Criticism & Features

Year 2010: 30 Books

Mary Ann Gwinn on Selina Hastings’s “The Secret Lives of Somerset Maugham”

By NBCC

Each day leading up to the March 10 announcement of the 2010 NBCC award winners, Critical Mass highlights one of the thirty-one finalists (to read other entries in the series, click here). Today, NBCC board member Mary Ann Gwinn discusses biography finalist Selina Hastings's The Secret Lives of Somerset Maugham (Random House).

One can only wonder at the conversations British biographer Selina Hastings had with herself as she weighed writing a new biography of the British author W. Somerset Maugham (1874–1975). Would she ever sort out Maugham’s complicated personal life? Get to the nub of his ambivalence toward his friends and family? Adequately capture the life of a man, who, according to The Telegraph’s review of Hastings’s The Secret Lives of Somerset Maugham, “was a slum doctor, an Edwardian man of fashion, a playwright with a string of hits, a best-selling novelist, a secret agent in Russia, a world traveller, an art collector and philanthropist”?

Hastings, a biographer of other complicated people (Evelyn Waugh, Nancy Mitford) did sort it out and has produced a masterful biography of a man who was often compromised by his passions and his loyalties but who never wavered from his devotion to the art and craft of writing.

Born in Paris to a British expatriate family, Maugham’s idyllic childhood was effectively destroyed when, at age 8, his adored and adoring mother died. His father became ill and eventually shipped the young boy and his brothers back to England; the brothers were old enough to attend school, but Maugham landed with his “snobbish, blinkered and magnificently self-centered” uncle, an English vicar.

His aunt and uncle (who would later show up in Of Human Bondage) tried to be kind, but the young Maugham was devastated. In this alien household he developed a stutter but also the lifelong habits of an acute observer––listen and watch. These were skills that would serve him both as a writer and a spy–– Maugham worked for British intelligence during World War I, an interlude that would result in Ashenden, a collection of spy stories that would later turn into a Hitchcock film (Secret Agent, starring John Gielgud and Peter Lorre).

His first professional conflict was between his training as a doctor and his yearning to write. Writing won out; Maugham published a series of increasingly successful stories, novels, and plays. The plays, English drawing-room comedies, were enormous moneymakers which funded his more ambitious stories and novels. Maugham became world-famous. “His books were translated into almost every known tongue, filmed, dramatized, and sold in their millions, bringing him celebrity and enormous wealth,” Hastings writes.

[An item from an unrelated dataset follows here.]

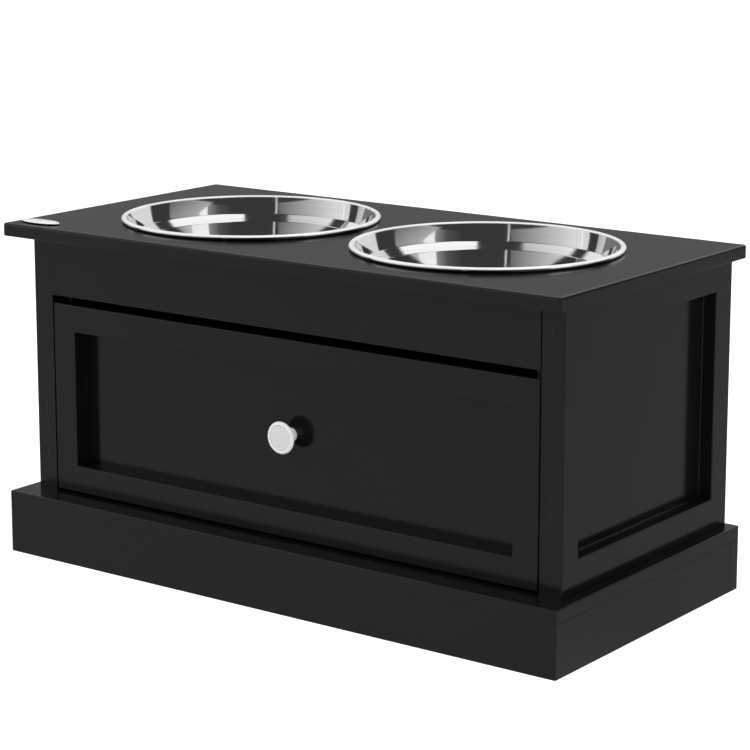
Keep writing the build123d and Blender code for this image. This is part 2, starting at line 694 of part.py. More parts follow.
for name, x in (("left", -bowl_spacing / 2), ("right", bowl_spacing / 2)):
    with BuildPart() as bowl:
        with BuildSketch(Plane(origin=(x, 0, 0), x_dir=right, z_dir=forward)):
            with BuildLine():
                FilletPolyline((0, floor_z + bowl_base_rise),
                               (bowl_base_radius, floor_z + bowl_base_rise),
                               (bowl_base_radius + bowl_base_rise * 2, floor_z),
                               (bowl_foot_radius, floor_z),
                               (bowl_wall_radius, wall_z),
                               (bowl_shoulder_radius, shoulder_z),
                               (bowl_lip_radius, rim_z),
                               (bowl_bead_middle, rim_z),
                               radius=[bowl_crease_bend, bowl_crease_bend, bowl_corner_bend,
                                       bowl_crease_bend, bowl_crease_bend, bowl_lip_bend])
                offset(amount=bowl_sheet, side=Side.RIGHT)
            make_face()
            with Locations((bowl_bead_middle, bead_z)):
                Circle(bowl_bead_radius)
        revolve(axis=Axis((x, 0, 0), up))
    save(bowl, f"bowl_{name}")
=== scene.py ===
import json
import math

import bmesh
import bpy
from mathutils import Matrix, Vector


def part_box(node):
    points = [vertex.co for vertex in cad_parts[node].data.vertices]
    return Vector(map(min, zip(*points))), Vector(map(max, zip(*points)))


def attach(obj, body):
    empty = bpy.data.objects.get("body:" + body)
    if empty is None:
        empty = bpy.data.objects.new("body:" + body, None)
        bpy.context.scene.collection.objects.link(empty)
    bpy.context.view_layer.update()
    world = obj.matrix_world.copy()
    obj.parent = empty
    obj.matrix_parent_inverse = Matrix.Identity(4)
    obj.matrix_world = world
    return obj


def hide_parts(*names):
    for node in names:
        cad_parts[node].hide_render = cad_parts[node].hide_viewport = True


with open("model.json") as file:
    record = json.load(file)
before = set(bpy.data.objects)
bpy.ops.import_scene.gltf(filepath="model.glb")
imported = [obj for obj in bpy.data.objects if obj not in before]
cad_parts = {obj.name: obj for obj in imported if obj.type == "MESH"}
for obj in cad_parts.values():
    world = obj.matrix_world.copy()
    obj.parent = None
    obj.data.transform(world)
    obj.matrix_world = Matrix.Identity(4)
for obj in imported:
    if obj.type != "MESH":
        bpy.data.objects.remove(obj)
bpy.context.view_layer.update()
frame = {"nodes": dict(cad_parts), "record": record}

nodes = frame["nodes"]
scene = bpy.context.scene
scene.view_settings.view_transform = "Standard"
bodyOf = {node: body for body, members in frame["record"]["behaviour"]["bodies"].items() for node in members}
slotOf = {row["node"]: row["material_slot"] for row in frame["record"]["subparts"]}


# A node of any tree, with its sockets filled by name or number from values or from other sockets.
def addNode(tree, kind, inputs=None, **settings):
    node = tree.nodes.new(kind)
    for name, value in settings.items():
        setattr(node, name, value)
    for key, value in (inputs or {}).items():
        socket = node.inputs[key]
        if isinstance(value, bpy.types.NodeSocket):
            tree.links.new(value, socket)
        else:
            socket.default_value = value
    return node


def maths(tree, operation, *values):
    return addNode(tree, "ShaderNodeMath", dict(enumerate(values)), operation=operation).outputs[0]


def vectorMaths(tree, operation, *values):
    return addNode(tree, "ShaderNodeVectorMath", dict(enumerate(values)), operation=operation).outputs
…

The money also allowed him to travel and manage the complications of his personal life. Maugham was primarily attracted to men, though early on he did have affectionate affairs with women. But his relationship with his wife, Syrie Wellcome, was anything but a love affair––Wellcome trapped Maugham into marriage by getting pregnant. To escape from Syrie and gather material for his books, Maugham traveled the length and breadth of the British empire, frequently in the company of “dissolute charmer” Gerald Haxton, his lifelong lover. The two used and abused each other, but their attraction never faltered, and Maugham devoted himself to Haxton for the rest of Haxton’s life.

Maugham was a “passionate, difficult man, capable of cruelty as well as of great kindness and charm,” Hastings writes. His hatred for Syrie and his discomfort with his fatherly obligations to his daughter Liza call to mind the famous Sartre line in No Exit: Hell is Other People. Maugham’s central loyalty was to his art––though relationships might fall by the wayside, he never wavered or compromised his dedication to his stories and novels, unflinching portraits of human passion and frailty. Though Maugham derided his own work as “in the very front row of the second rate,” his friend Desmond MacCarthy got it right about his work: “at his best he can tell a story as well as any man alive or dead.”

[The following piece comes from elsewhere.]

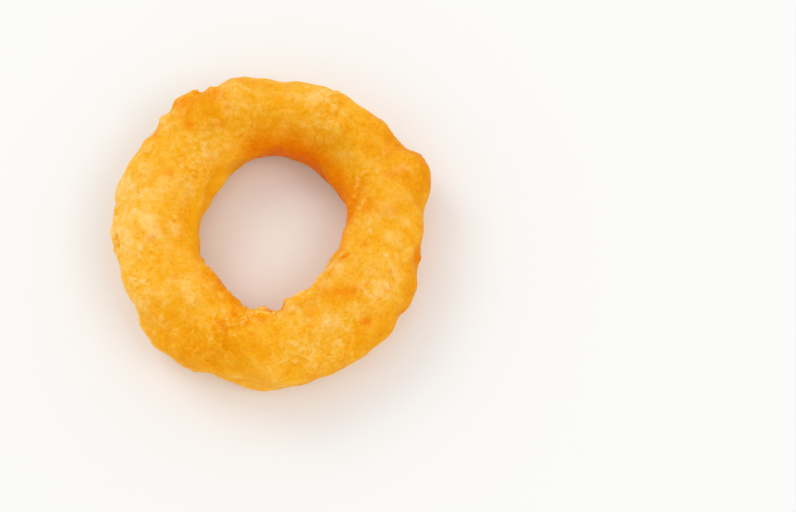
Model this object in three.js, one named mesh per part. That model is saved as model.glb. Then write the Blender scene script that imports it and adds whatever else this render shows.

Hastings’s portrait is brisk but not dismissive, judicious but not judgmental. You can read The Secret Lives of Somerset for its portrait of an age, for its delicious literary gossip, or for its evocation of the homosexual demimonde that flourished before, during, and after World War II. But most of all, read it because it’s an indelible portrait of a writer––an activity as necessary as breathing for Somerset Maugham, and the secret at the center of all his lives. Hastings tells his story with grace and sympathy.